I want to calculate the average height of the respondents in Excel. What kind of formula should I apply?

Thanks in advance!


Solution

  • This is indeed a very subtle question. Let me first discuss my thoughts and solution before posting the code.

    • As expected, there will be quite some respondents with a reported height of more than 180cm (I hope I'm interpreting the question correctly and these are heights in cm). For about a third of the respondents we thus have very little information about their actual height. If we would assume a typical value for all these respondents, then this (somewhat arbitrary) assumption will have a large impact on the outcome. As suggested by @RobertDodier, it's probably better to fit a distribution to the data and let this distribution extrapolate into the tails.
    • The height distribution of a population is often considered to be well-approximated by a normal distribution (especially if different normal distributions are used for male and female heights). I'm not sure whether this additional information is available from your survey data. If yes, you might exploit this info. This info being absent I will consider a single normal distribution.

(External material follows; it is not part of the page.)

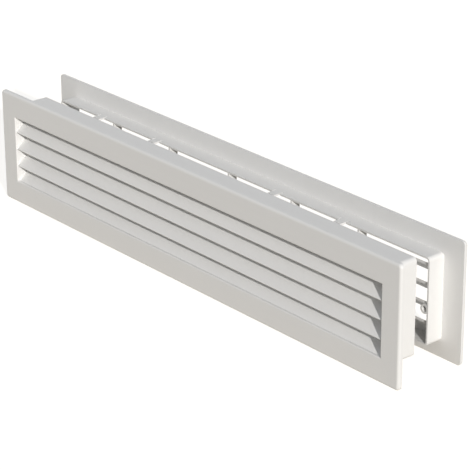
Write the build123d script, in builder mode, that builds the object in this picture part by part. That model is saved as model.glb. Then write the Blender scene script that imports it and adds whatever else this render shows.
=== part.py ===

    It remains to find the normal distribution with a good fit to your interval-censored data. Given the normality assumption, I compute the maximum likelihood estimator as follows:

    1. For a given mean and standard deviation of the normal distribution, we can calculate the probability for each of the intervals. This leads to 5 probabilities.
    2. If the data is a random sample of respondents, then the data follows a categorical distribution and the log-likelihood can be computed. There is only one twist. The five probabilities are jointly specified by the two parameters of the normal distribution (mean and standard deviation).
    3. Let a numerical optimiser minimise the negative log-likelihood.

    The code:

    import numpy as np
    from scipy.stats import norm
    from scipy.optimize import minimize
    
    # Input characteristics (as column vectors)
    #NumberOfRespondents = np.array([[40],[70],[218],[236],[327]])
    NumberOfRespondents = np.array([[40],[77],[218],[236],[327]])
    HeightCutOff = np.array([[165],[170],[175],[180]])
    
    # Number of intervals
    L = len(HeightCutOff)+1
    
    # Compute probabilities for given mu and sigma
    def NormalProbabilities(ParaVector):
        mu = ParaVector[0]
        sigma = ParaVector[1]
    
        # Compute interval probabilities
        ProbList = np.zeros((L, 1))
        for i in range(L):
            # Probability for (-inf,165)
            if i==0:
                ProbList[i] = norm.cdf(HeightCutOff[0], loc=mu, scale=sigma)
            # Probability for (180,inf)
            elif i==(L-1):
                ProbList[i] = 1-norm.cdf(HeightCutOff[-1], loc=mu, scale=sigma)
            # Other probabilities
            else:
                ProbList[i] = norm.cdf(HeightCutOff[i], loc=mu, scale=sigma)-norm.cdf(HeightCutOff[i-1], loc=mu, scale=sigma)
        # Output
        return ProbList
    
    # Compute loglikelihood for given mu and sigma
    def minusLogLikelihood(ParaVector):
        # Compute interval probabilities
        plist = NormalProbabilities(ParaVector)
    
        # Compute log-likelihood
        LogLik = np.sum(NumberOfRespondents*np.log(plist))
        return -LogLik
    
    # Optimization negative likelihood
    ParaStart = [170, 20];
    OptimizerBounds = [(-np.inf, np.inf), (0.01, np.inf)]
    OptimResult = minimize(minusLogLikelihood, ParaStart, method="Nelder-Mead", bounds=OptimizerBounds)
    
    # Report results
    print('\nMean estimate: ', OptimResult.x[0])
    print('Std estimate: ', OptimResult.x[1], '\n')
    
    print('Empirical probabilites: ', (NumberOfRespondents/np.sum(NumberOfRespondents)).T)
    print('Estimated probabilities: ', (NormalProbabilities(OptimResult.x)).T, '\n')
    
    print('True category counts: ', NumberOfRespondents.T)
    print('Estimated category counts: ', (NormalProbabilities(OptimResult.x)*np.sum(NumberOfRespondents)).T)
    

    These are the outputs:

    Mean estimate:  177.50905604361458
    Std estimate:  7.118910358800334 
    
    Empirical probabilites:  [[0.04454343 0.0857461  0.24276169 0.26280624 0.36414254]]
    Estimated probabilities:  [[0.03944537 0.10631209 0.21649315 0.27454448 0.36320491]] 
    
    True category counts:  [[ 40  77 218 236 327]]
    Estimated category counts:  [[ 35.42194412  95.46825299 194.41085156 246.54094083 326.1580105 ]]
    

    In conclusion, based on the normality assumption your average height would be 177.5cm. The fit of the data seems OK (but not amazing).

    PS1: I don't have access to Excel. I hope the explanations might help you to translate the code to Excel. PS2: There are differences of 1 between the upper bound of an interval and the lower bound of the next interval. As such, I'm not completely sure to which the interval the remaining values should be contributed (say values within 165 and 166). You might want to change the HeightCutfOff array if needed.